My self-confidence is coming back, but it is a slow process. I have had success at work in spite of a boss who is doing everything she can to see that I fail. The challenge has kept me sharp and determined. I love my work, but I need structure in my life, and Hospice home care is far from organized. By its very nature, it is fraught with making, then changing, appointments. There are emergencies during the day that throw off the most carefully planned timetable. I need a schedule, and I will have one when our inpatient facility opens. At that time, my job description will change, and I will work three 12-hour days a week, all in the same place. No more driving from house to house. And I’ll have a new boss, a woman I greatly admire for her knowledge and her sense of fairness. Meanwhile, I am grateful to be working. The money is good, and I have been working 40+ hour weeks, though I was hired to do part time outpatient work.

If Clint were here, I would be okay, knowing I could leave my job and come home to him, even if he were sick. I still miss him in an intense way that is hard to describe but is much like an aching hole in my core where he used to live. I’ve been weeping lately, more than usual - while driving, while writing (like now), while feeing the dogs....................

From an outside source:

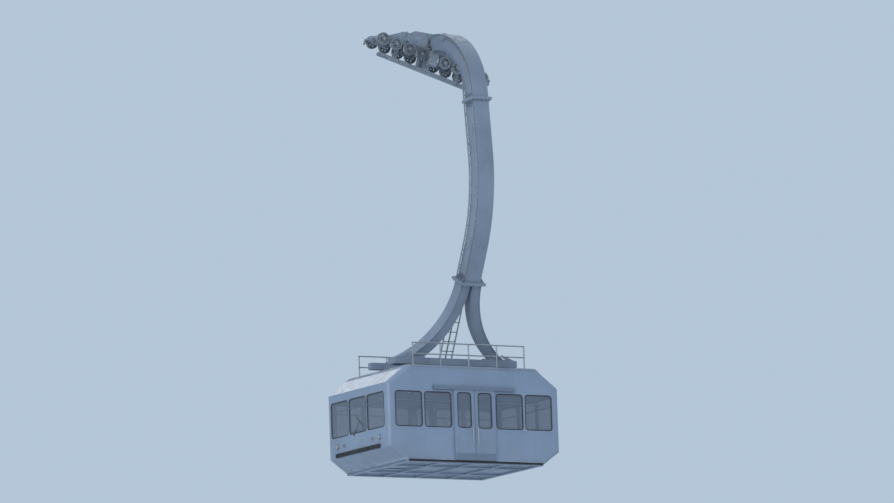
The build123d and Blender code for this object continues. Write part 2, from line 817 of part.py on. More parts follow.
def cabin_panels():
    """Roof, floor, two long sides and two ends, cut from one shell where they meet."""
    shell = cabin_shell()
    reach = cabin_length
    middle_z = (floor_z, roof_z - roof_thickness)
    inner_z = block((-reach, reach), (-reach, reach), middle_z)
    core = along_y(cabin_outline(end_cap_depth, 0, 0), -reach, reach)
    belt = shell & inner_z
    sides = belt & core
    ends = belt - core
    panels = {
        "cabin_roof": shell & block((-reach, reach), (-reach, reach), (middle_z[1], roof_z)),
        "cabin_floor": shell & block((-reach, reach), (-reach, reach), (bottom_z, floor_z)),
        "side_wall_near": sides & block((-reach, reach), (-reach, 0), middle_z),
        "side_wall_far": sides & block((-reach, reach), (0, reach), middle_z),
        "end_wall_uphill": ends & block((-reach, 0), (-reach, reach), middle_z),
        "end_wall_downhill": ends & block((0, reach), (-reach, reach), middle_z),
    }
    windows = [rounded_window(low, high, sill_z, window_top_z) for low, high in side_windows()]
    cuts = [along_y(window, -reach, reach) for window in windows]
    doorway = block((-door_half_width, door_half_width), (-reach, reach), (floor_z, door_top_z))
    for name in ("side_wall_near", "side_wall_far"):
        panels[name] = panels[name] - doorway
        for cut in cuts:
            panels[name] = panels[name] - cut
    for name in ("end_wall_uphill", "end_wall_downhill"):
        for low, high in end_window_ends:
            window = rounded_window(low, high, sill_z, window_top_z)
            panels[name] = panels[name] - along_x(window, -reach, reach)
    roof = panels["cabin_roof"] + roof_hatch_box(coaming_wall, (roof_z, roof_z + coaming_height))
    panels["cabin_roof"] = roof - roof_hatch_box(0, (roof_z - roof_thickness, roof_z + coaming_height))
    for _, fixed, _ in roof_hinges():
        panels["cabin_roof"] += fixed
    floor = panels["cabin_floor"] - floor_hatch_box(-floor_hatch_ledge, (bottom_z, floor_z))
    recess_z = floor_z - floor_hatch_lid - seat_gap
    panels["cabin_floor"] = floor - floor_hatch_box(hatch_gap, (recess_z, floor_z))
    for _, fixed, _ in floor_hinges():
        panels["cabin_floor"] += fixed
    return panels


def cabin_windows():
    """Fixed panes of the sides and ends, a little smaller than their openings."""
    outer = half_width - glass_inset
    panes = []
    for low, high in side_windows():
        outline = rounded_window(low, high, sill_z, window_top_z, seat_gap)
        panes += [along_y(outline, -outer, glass - outer), along_y(outline, outer - glass, outer)]
    outer = half_length - glass_inset
    for low, high in end_window_ends:
        outline = rounded_window(low, high, sill_z, window_top_z, seat_gap)
        panes += [along_x(outline, -outer, glass - outer), along_x(outline, outer - glass, outer)]
    return panes


def leaf_window(gap):
    low, high = leaf_gap + leaf_window_margin, leaf_edge - leaf_window_margin
    return rounded_window(low, high, sill_z, window_top_z, gap)


def door_leaf():
    """Downhill leaf of the far side: a panel with two hooks over its rail."""
    y = (leaf_out, leaf_out + leaf_thickness)
    body = block((leaf_gap, leaf_edge), y, (leaf_bottom_z, leaf_top_z))
    body -= along_y(leaf_window(0), *y)
    bar_top = leaf_top_z + rail_bar_rise + rail_bar_height
    for x in (leaf_gap + hook_inset, leaf_edge - hook_inset - hook_width):
        span = (x, x + hook_width)
        inner, outer = half_width + side_gap, half_width + rail_bar_width + side_gap
        hook_top = bar_top + hook_thickness
        body += block(span, (outer, outer + hook_thickness), (leaf_top_z, hook_top))
        body += block(span, (inner, outer + hook_thickness), (bar_top + seat_gap, hook_top))
    return body


def door_glass():
    middle = leaf_out + leaf_thickness / 2
    return along_y(leaf_window(seat_gap), middle - glass / 2, middle + glass / 2)


def door_rail():
    """Far side's rail bar with its hood, over the doorway and the leaves' travel."""
    half = leaf_edge + leaf_travel + hood_end_gap
    low = leaf_top_z + rail_bar_rise
    bar = block((-half, half), (half_width, half_width + rail_bar_width), (low, low + rail_bar_height))
    outer = leaf_out + leaf_thickness + hood_clearance
    top = low + rail_bar_height + hook_thickness + hood_clearance
    skirt = (leaf_top_z - hood_clearance, top)
    hood = block((-half, half), (half_width, outer), (top, top + hood_thickness))
    hood += block((-half, half), (outer, outer + hood_thickness), (skirt[0], top + hood_thickness))
    for side in (-1, 1):
        ends = sorted((side * half, side * (half - hood_thickness)))
        hood += block(ends, (half_width, outer), skirt)
    return bar + hood


def far_and_near(shape):
    return [shape, mirror(shape, about=Plane.XZ)]


def rub_rails():
    z = (bottom_z + rub_rail_rise, bottom_z + rub_rail_rise + rub_rail_height)
    x = (-rub_rail_half_length, rub_rail_half_length)
    return far_and_near(block(x, (half_width, half_width + rub_rail_reach), z))


def end_buffers():
    z = (bottom_z + buffer_rise, bottom_z + buffer_rise + buffer_height)
    y = (-buffer_half_width, buffer_half_width)
    bar = block((half_length, half_length + buffer_reach), y, z)
    return [bar, mirror(bar, about=Plane.YZ)]


def headlamps():
    lamps = []
    for y in (-lamp_place, lamp_place):
        outline = Pos(y, bottom_z + lamp_rise) * Circle(lamp_radius)
        lamps += [
            along_x(outline, half_length, half_length + lamp_reach),
            along_x(outline, -half_length - lamp_reach, -half_length),
        ]
    return lamps


def knuckles(x, z, radius, pin_radius, y, base):
    """Hinge on an axis along y through (x, z): the lid's knuckle, the fixed pair with its pin, and
    the room the pair needs. Each knuckle's foot reaches from the axis to its base, given as (x, z)."""
    third = hinge_length / 3
    spans = [(y - hinge_length / 2 + n * third, y - hinge_length / 2 + (n + 1) * third) for n in range(3)]
    parts = []
    for (low, high), (foot_x, foot_z) in zip(spans, (base[1], base[0], base[1])):
        low, high = low + hinge_side_gap / 2, high - hinge_side_gap / 2
        foot = block(sorted((x, foot_x)), (low, high), sorted((z, foot_z)))
        parts.append(rod_y(x, z, radius, low, high) + foot)
    lid = parts[1] - rod_y(x, z, pin_radius + running_fit, y - hinge_length, y + hinge_length)
    fixed = parts[0] + parts[2] + rod_y(x, z, pin_radius, spans[0][0], spans[2][1])
    room = rod_y(x, z, radius + hinge_stand_off, spans[0][0] - hinge_stand_off, spans[0][1])
    room += rod_y(x, z, radius + hinge_stand_off, spans[2][0], spans[2][1] + hinge_stand_off)
    return lid, fixed, room


def roof_hinges():
    """Hinges at the roof hatch's downhill edge."""
    edge = roof_hatch_length / 2 + coaming_wall
    x, z = edge + hinge_radius + hinge_stand_off, roof_z + coaming_height + seat_gap
    ys = [roof_hatch_middle + share * roof_hatch_width for share in hinge_places]
    base = ((edge, z + hinge_radius), (edge, z - hinge_radius))
    return [knuckles(x, z, hinge_radius, hinge_pin_radius, y, base) for y in ys]


def floor_hinges():
    """Hinges on the floor hatch's uphill edge."""
    edge = floor_hatch_middle - floor_hatch_length / 2
    x, z = edge - hatch_gap / 2, floor_z + floor_hinge_radius + floor_hinge_lift
    ys = [share * floor_hatch_width for share in hinge_places]
    base = ((edge + 2 * floor_hinge_radius, floor_z), (edge - 3 * floor_hinge_radius, floor_z))
    return [knuckles(x, z, floor_hinge_radius, floor_hinge_pin_radius, y, base) for y in ys]


def roof_hatch():
    top = roof_z + coaming_height + seat_gap
    body = roof_hatch_box(coaming_wall, (top, top + roof_hatch_lid))
    for lid, _, _ in roof_hinges():
        body += lid
    return body


def floor_hatch():
    body = floor_hatch_box(0, (floor_z - floor_hatch_lid, floor_z))
    for lid, _, room in floor_hinges():
        body = body - room + lid
    return body


def roof_railings():
    """One low railing along each long side of the roof."""
    rail_z = (roof_z + railing_height / 2, roof_z + railing_height - railing_tube)
    step = 2 * railing_half_length / (railing_posts - 1)
    tube = None
    for z in rail_z:
        rail = Pos(0, railing_reach, z) * Rot(0, 90, 0) * Cylinder(railing_tube, 2 * railing_half_length)
        tube = rail if tube is None else tube + rail
    post_height = railing_height - railing_tube
    post = Cylinder(railing_tube, post_height)
    for n in range(railing_posts):
        inset = railing_tube * (1 if n == 0 else -1 if n == railing_posts - 1 else 0)
        x = n * step + inset - railing_half_length
        tube += Pos(x, railing_reach, roof_z + post_height / 2) * post
    return far_and_near(tube)


def roof_equipment():
    y = (equipment_middle - equipment_width / 2, equipment_middle + equipment_width / 2)
    return block((-equipment_length / 2, equipment_length / 2), y, (roof_z, roof_z + equipment_height))


def ceiling_grab_rails():
    """A rail under the ceiling on each side of the aisle, with two poles to the floor."""
    rail_z = floor_z + grab_height
    rail = Pos(0, grab_reach, rail_z) * Rot(0, 90, 0) * Cylinder(grab_tube, 2 * grab_half_length)
    ceiling = roof_z - roof_thickness
    for x in (-pole_place, pole_place):
        rail += Pos(x, grab_reach, (floor_z + ceiling) / 2) * Cylinder(grab_tube, ceiling - floor_z)
    for side in (-1, 1):
        x = side * (grab_half_length - grab_tube)
        rail += Pos(x, grab_reach, (rail_z + ceiling) / 2) * Cylinder(grab_tube, ceiling - rail_z)
    return far_and_near(rail)


def wall_handrails():
    """Rails along the long walls beside the doors."""
    z = floor_z + wall_rail_height
    face = half_width - wall
    low = side_window_ends[0][0]
    high = side_window_ends[-1][1] - wall_rail_margin
    middle = face - wall_rail_stand_off
    rail = Pos((low + high) / 2, middle, z) * Rot(0, 90, 0) * Cylinder(wall_rail_tube, high - low)
    for x in (low + wall_rail_tube, (low + high) / 2, high - wall_rail_tube):
        rail += rod_y(x, z, wall_rail_leg_radius, middle, face)
    rails = far_and_near(rail)
    return rails + [mirror(each, about=Plane.YZ) for each in rails]


def locker_foot():
    """Largest distance from the middle at which a locker still stands on the flat floor."""
    share = (floor_z - bottom_z) / lower_slope_height
    return half_length - lower_slope_inset * (1 - share) - 2 * wall - locker_end_gap


def rescue_locker():
    high = locker_foot()
    y = (locker_middle - locker_width / 2, locker_middle + locker_width / 2)
    return block((high - locker_length, high), y, (floor_z, floor_z + locker_height))


def attendant_desk():
    """Control desk at the uphill end, its top sloped towards the attendant."""
    far = -locker_foot()
    near = far + locker_length
    top = floor_z + locker_height
    outline = make_face(
        Polyline(
            (far, floor_z),
            (near, floor_z),
            (near, top - desk_slope_height),
            (far, top + desk_slope_height),
            close=True,
        )
    )
    return along_y(outline, locker_middle - locker_width / 2, locker_middle + locker_width / 2)


def all_pieces():
    """Every node's name with its solid, or its list of solids."""
    pieces = {
        "main_beam": on_carriage(main_beam()),
        "pivot_shaft": on_carriage(pivot_shaft()),
        "track_brake": on_carriage(track_brake()),
        "haul_drawbar": on_carriage(haul_drawbar()),
        "hydraulic_unit": on_carriage(hydraulic_unit()),
    }
    for name, x in zip(("uphill", "downhill"), beam_places):
        pieces[f"balance_beam_{name}"] = on_carriage(balance_beam(x))
    for n, x in enumerate(rocker_places):
        outward = {0: -1, len(rocker_places) - 1: 1}.get(n, 0)
        pieces[f"rocker_{n + 1}"] = on_carriage(rocker(x, outward))
    for n, x in enumerate(axle_places):
        pieces[f"wheel_pair_{n + 1}"] = on_carriage(wheel_pair(x))
    pieces["hanger_arm"] = hanger_arm()
    pieces["hanger_mast"] = hanger_mast()
    pieces["fork_leg_uphill"] = fork_leg(-1)
    pieces["fork_leg_downhill"] = fork_leg(1)
    pieces["hanger_ladder"] = hanger_ladder()
    pieces["suspension_beams"] = suspension_beams()
    pieces["suspension_cross_beams"] = suspension_cross_beams()
    pieces["suspension_dampers"] = suspension_dampers()
    pieces.update(cabin_panels())
    pieces["underframe"] = underframe()
    pieces["cabin_windows"] = cabin_windows()
    leaf, pane = door_leaf(), door_glass()
    for side, turn_y in (("far", False), ("near", True)):
        for end, turn_x in (("downhill", False), ("uphill", True)):
            for kind, shape in (("door_leaf", leaf), ("door_glass", pane)):
                placed = mirror(shape, about=Plane.XZ) if turn_y else shape
                placed = mirror(placed, about=Plane.YZ) if turn_x else placed
                pieces[f"{kind}_{side}_{end}"] = placed
    pieces["door_rails"] = far_and_near(door_rail())
    pieces["rub_rails"] = rub_rails()
    pieces["end_buffers"] = end_buffers()
    pieces["headlamps"] = headlamps()
    pieces["roof_hatch"] = roof_hatch()
    pieces["floor_hatch"] = floor_hatch()
    pieces["roof_railings"] = roof_railings()
    pieces["roof_equipment"] = roof_equipment()
    pieces["ceiling_grab_rails"] = ceiling_grab_rails()
    pieces["wall_handrails"] = wall_handrails()
    pieces["rescue_locker"] = rescue_locker()
    pieces["attendant_desk"] = attendant_desk()
    return pieces


os.makedirs("parts", exist_ok=True)
for node, piece in all_pieces().items():
    shapes = piece if isinstance(piece, list) else [piece]
    solids = [solid for shape in shapes for solid in shape.solids()]
    export_step(Compound(children=solids), f"parts/{node}.step")
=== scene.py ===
"""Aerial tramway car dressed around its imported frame. Metres, +Z up, +X level and
downhill, +Y away from the hanger's bulge."""

from itertools import product
from math import atan, atan2, copysign, cos, pi, radians, sin, tan
import json

import bmesh
import bpy
from mathutils import Matrix, Vector


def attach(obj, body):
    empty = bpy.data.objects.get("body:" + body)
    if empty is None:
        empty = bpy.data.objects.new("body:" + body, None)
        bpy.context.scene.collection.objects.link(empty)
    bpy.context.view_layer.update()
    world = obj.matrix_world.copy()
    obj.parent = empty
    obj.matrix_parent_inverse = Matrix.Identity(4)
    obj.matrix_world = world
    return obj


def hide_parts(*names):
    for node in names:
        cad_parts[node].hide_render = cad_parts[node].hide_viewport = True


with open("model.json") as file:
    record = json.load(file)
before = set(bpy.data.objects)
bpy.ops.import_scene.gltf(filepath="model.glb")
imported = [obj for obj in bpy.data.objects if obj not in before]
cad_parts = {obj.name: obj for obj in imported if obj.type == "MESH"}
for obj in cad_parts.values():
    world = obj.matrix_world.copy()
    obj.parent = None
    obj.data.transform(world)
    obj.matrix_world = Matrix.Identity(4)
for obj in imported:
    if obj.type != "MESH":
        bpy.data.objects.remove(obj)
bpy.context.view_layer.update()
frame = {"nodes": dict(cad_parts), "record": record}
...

Honey and Belle are the family I come home to, and I thank God with all my heart that they are here. As I type, they are both on the bed with me, fast asleep, their presence a great comfort to me.

7 comments:

Linda @ A La Carte said...

cj once you have a love like Clint, then it is hard to move on. Take as much time as you need and you may never be ready for another man. Meanwhile keep working and hold on until the more structured schedule comes. Weeping is fine, cleansing to the soul.

Viki said...

I know people try to help but we all need to find our own way through grief. Hopefully, when the job situation straightens out things will get better professionally and personally. Just keep hanging in there.

KeLLy aNN said...

I just had this conversation with my best friends husband {she died a year ago August} and he just started dating someone. She spent the night last night and we talked about the feelings he is dealing with right now. The control of the desperation, actually "letting go" of Kelli, how to handle even things like pictures.

You're still in LoVe with
Your Clint.
Nothing else matters.
You and Your Heart will move on when it is ready and I have often found, that forcing it will not work. "}

Susan Anderson said...

I can only imagine the depth of your missing him. But what a blessing to have loved and been loved so well.

=)

Katie Gates said...

CJ, I so appreciate your visceral writing. You are clearly in touch with your feelings, and that puts you ahead of the pack when it comes to processing grief. It doesn't surprise me that you feel as you do -- It hasn't been that long, and your current feelings are a reflection of a partnership that was obviously deep and incredibly strong.

Deb Shucka said...

I'm here from Katie's blog, and so happy to find you. Your writing is so powerful, your story compelling. I'll be back for more.

Martha Gates-Mawson said...

I find myself choking back the tears reading of your great love and great loss. Grief is an strange beast - sometimes luring into a sense of security and feeling as if you have made it past the worst of it and then knocking you down once more with a smell, a touch, a memory... I have not lost the love of my life, but I lost one of the great men of my life when my father died over two years ago and there are times I am quite sure the pain will never subside. But it will and I will remember nothing but the happy times. The love never dies, it is immortal and lives through, within, and beyond us.